#### INSTRUCTIONS FOR THE TASK
Find the lines with the string "that" and return them.

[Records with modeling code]
┌──

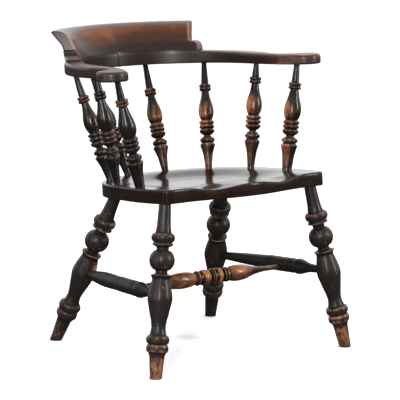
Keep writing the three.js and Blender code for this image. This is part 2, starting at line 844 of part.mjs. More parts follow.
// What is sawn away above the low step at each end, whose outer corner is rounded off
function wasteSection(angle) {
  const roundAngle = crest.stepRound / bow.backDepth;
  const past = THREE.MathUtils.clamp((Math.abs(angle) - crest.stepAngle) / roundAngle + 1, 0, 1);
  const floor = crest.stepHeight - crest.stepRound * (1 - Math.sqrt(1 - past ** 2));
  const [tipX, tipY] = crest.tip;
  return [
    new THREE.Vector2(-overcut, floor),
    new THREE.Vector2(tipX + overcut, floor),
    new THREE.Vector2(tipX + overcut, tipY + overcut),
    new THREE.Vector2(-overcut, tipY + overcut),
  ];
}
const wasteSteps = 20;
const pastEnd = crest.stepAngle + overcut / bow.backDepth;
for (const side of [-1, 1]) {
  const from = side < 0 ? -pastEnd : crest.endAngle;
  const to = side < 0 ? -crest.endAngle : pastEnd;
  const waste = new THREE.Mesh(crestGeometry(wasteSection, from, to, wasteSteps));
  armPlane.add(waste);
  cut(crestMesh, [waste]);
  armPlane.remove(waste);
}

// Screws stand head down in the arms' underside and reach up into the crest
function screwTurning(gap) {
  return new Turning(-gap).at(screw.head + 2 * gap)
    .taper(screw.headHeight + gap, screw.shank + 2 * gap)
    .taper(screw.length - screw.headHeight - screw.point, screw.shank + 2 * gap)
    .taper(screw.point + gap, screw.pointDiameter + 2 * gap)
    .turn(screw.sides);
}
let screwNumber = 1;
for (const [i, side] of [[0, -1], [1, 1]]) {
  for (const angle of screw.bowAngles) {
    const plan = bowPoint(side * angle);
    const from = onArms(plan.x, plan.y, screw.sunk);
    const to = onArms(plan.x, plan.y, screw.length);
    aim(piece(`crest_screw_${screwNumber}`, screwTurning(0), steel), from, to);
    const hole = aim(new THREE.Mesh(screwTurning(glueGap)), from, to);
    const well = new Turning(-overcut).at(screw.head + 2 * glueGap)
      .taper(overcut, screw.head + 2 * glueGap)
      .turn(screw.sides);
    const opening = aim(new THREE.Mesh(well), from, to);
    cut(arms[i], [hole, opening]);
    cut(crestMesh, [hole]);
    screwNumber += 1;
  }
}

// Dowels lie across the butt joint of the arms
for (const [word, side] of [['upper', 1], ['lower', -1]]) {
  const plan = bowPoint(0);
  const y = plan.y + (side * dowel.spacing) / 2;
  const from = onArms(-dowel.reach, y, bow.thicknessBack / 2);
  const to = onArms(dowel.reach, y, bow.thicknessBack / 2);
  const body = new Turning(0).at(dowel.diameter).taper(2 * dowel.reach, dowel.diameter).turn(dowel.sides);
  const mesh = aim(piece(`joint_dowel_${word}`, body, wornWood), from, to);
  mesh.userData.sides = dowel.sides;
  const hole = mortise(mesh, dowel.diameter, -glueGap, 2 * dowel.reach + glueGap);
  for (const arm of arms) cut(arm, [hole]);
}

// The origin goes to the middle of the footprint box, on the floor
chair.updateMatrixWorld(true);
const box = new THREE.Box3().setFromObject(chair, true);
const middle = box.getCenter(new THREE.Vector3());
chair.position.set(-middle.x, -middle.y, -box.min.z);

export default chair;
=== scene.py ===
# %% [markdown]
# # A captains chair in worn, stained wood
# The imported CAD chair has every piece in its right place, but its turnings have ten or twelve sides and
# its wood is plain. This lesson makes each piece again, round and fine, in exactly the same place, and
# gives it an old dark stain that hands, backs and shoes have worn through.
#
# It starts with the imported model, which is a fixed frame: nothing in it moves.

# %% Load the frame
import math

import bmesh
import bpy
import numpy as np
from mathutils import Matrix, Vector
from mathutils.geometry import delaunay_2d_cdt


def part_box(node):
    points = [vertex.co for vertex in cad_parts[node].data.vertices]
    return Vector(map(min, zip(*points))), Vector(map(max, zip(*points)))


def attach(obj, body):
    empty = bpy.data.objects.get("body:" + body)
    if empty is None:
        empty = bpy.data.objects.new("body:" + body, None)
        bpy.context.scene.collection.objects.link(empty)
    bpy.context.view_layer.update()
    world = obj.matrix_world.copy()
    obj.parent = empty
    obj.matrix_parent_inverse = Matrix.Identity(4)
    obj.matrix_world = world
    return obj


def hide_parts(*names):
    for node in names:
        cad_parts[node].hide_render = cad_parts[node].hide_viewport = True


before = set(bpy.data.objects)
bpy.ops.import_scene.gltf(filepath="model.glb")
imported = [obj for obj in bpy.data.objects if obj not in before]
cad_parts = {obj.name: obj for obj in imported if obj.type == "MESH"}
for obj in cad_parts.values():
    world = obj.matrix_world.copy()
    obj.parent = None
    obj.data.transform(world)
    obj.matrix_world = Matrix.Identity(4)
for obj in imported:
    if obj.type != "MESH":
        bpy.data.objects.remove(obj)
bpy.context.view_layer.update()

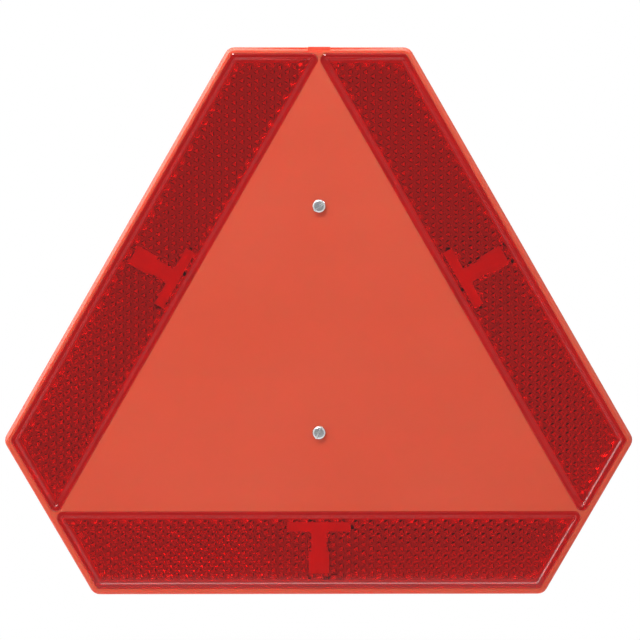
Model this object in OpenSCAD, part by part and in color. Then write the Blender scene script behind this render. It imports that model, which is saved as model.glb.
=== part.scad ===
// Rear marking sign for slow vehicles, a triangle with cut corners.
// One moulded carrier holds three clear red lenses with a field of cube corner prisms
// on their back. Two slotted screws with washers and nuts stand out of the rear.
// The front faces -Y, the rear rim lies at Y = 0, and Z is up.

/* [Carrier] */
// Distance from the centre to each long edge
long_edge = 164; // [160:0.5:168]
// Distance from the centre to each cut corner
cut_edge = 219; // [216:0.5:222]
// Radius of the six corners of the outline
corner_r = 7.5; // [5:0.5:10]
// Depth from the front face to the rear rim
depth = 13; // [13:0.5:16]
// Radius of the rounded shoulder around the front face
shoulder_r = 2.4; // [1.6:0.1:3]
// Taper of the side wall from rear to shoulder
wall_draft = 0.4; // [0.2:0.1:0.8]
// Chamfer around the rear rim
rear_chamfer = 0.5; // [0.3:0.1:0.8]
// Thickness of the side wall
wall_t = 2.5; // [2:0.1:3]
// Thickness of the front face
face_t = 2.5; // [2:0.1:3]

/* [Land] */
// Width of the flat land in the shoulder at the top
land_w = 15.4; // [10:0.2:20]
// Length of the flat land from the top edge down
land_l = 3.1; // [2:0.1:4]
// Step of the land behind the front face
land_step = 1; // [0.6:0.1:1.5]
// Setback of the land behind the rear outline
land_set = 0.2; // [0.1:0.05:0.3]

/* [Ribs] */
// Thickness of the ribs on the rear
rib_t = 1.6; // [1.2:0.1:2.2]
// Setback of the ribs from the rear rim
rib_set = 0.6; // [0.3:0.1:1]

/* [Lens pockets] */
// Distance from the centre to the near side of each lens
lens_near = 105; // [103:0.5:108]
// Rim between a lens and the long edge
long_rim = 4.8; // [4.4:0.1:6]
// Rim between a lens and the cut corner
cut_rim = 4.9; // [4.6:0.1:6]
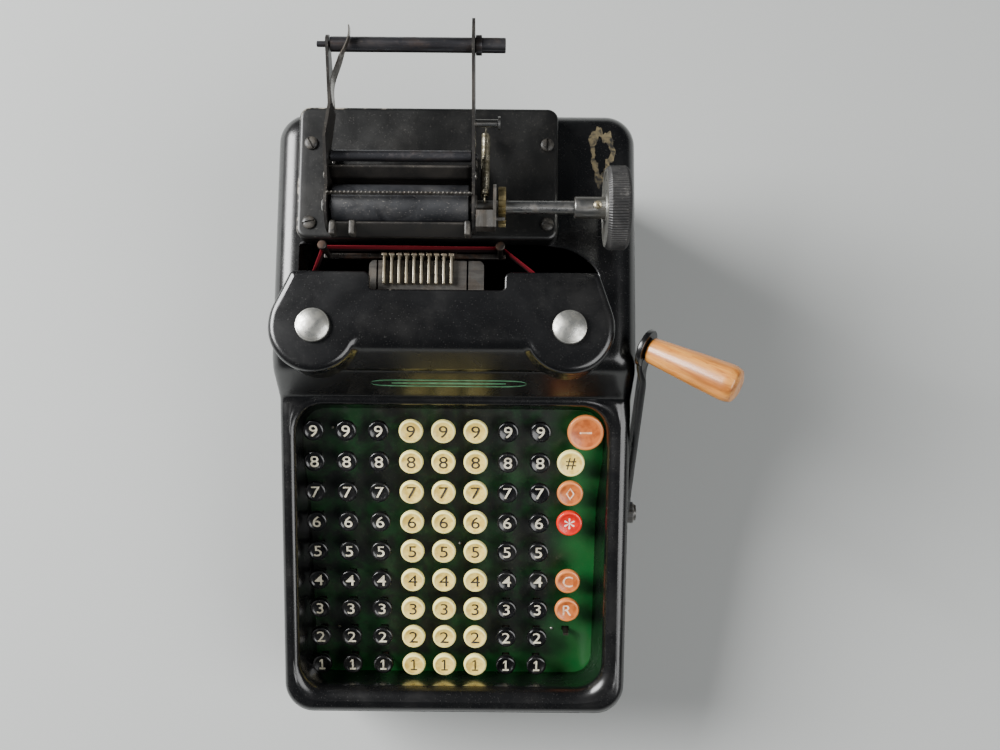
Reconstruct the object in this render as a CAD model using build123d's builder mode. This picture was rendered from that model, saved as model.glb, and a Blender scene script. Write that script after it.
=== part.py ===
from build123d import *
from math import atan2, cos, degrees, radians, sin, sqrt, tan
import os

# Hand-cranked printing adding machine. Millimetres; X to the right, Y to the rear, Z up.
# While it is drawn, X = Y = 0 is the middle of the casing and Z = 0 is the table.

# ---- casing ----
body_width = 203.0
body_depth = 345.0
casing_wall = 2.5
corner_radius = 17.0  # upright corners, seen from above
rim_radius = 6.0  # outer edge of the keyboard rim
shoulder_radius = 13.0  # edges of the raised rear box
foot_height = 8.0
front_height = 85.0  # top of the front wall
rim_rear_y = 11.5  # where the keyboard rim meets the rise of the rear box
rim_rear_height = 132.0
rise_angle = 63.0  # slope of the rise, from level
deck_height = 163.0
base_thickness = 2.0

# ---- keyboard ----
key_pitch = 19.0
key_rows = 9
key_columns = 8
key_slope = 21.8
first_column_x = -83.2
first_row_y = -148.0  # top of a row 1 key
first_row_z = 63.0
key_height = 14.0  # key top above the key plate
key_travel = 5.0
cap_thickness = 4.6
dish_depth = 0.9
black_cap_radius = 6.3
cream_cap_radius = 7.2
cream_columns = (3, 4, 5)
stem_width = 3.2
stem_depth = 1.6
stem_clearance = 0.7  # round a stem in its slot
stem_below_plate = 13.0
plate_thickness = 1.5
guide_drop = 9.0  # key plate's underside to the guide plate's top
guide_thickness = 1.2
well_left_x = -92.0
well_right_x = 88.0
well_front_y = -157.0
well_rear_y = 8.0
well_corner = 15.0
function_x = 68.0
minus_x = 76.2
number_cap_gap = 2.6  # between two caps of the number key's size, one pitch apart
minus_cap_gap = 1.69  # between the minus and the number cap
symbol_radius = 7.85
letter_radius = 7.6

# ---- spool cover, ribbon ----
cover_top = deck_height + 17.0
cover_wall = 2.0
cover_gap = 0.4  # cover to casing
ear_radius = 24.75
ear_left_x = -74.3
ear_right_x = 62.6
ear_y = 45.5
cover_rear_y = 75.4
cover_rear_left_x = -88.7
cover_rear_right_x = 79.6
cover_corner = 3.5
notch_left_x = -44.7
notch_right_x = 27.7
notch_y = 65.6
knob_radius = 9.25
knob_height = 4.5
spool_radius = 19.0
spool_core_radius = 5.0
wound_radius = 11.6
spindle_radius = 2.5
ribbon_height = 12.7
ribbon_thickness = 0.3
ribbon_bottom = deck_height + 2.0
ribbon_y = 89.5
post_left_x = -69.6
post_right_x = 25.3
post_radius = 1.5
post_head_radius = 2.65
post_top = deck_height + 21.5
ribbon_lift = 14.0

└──

#### COMPLETE RESPONSE
# gives it an old dark stain that hands, backs and shoes have worn through.
Model this object in OpenSCAD, part by part and in color. Then write the Blender scene script behind this render. It imports that model, which is saved as model.glb.
Reconstruct the object in this render as a CAD model using build123d's builder mode. This picture was rendered from that model, saved as model.glb, and a Blender scene script. Write that script after it.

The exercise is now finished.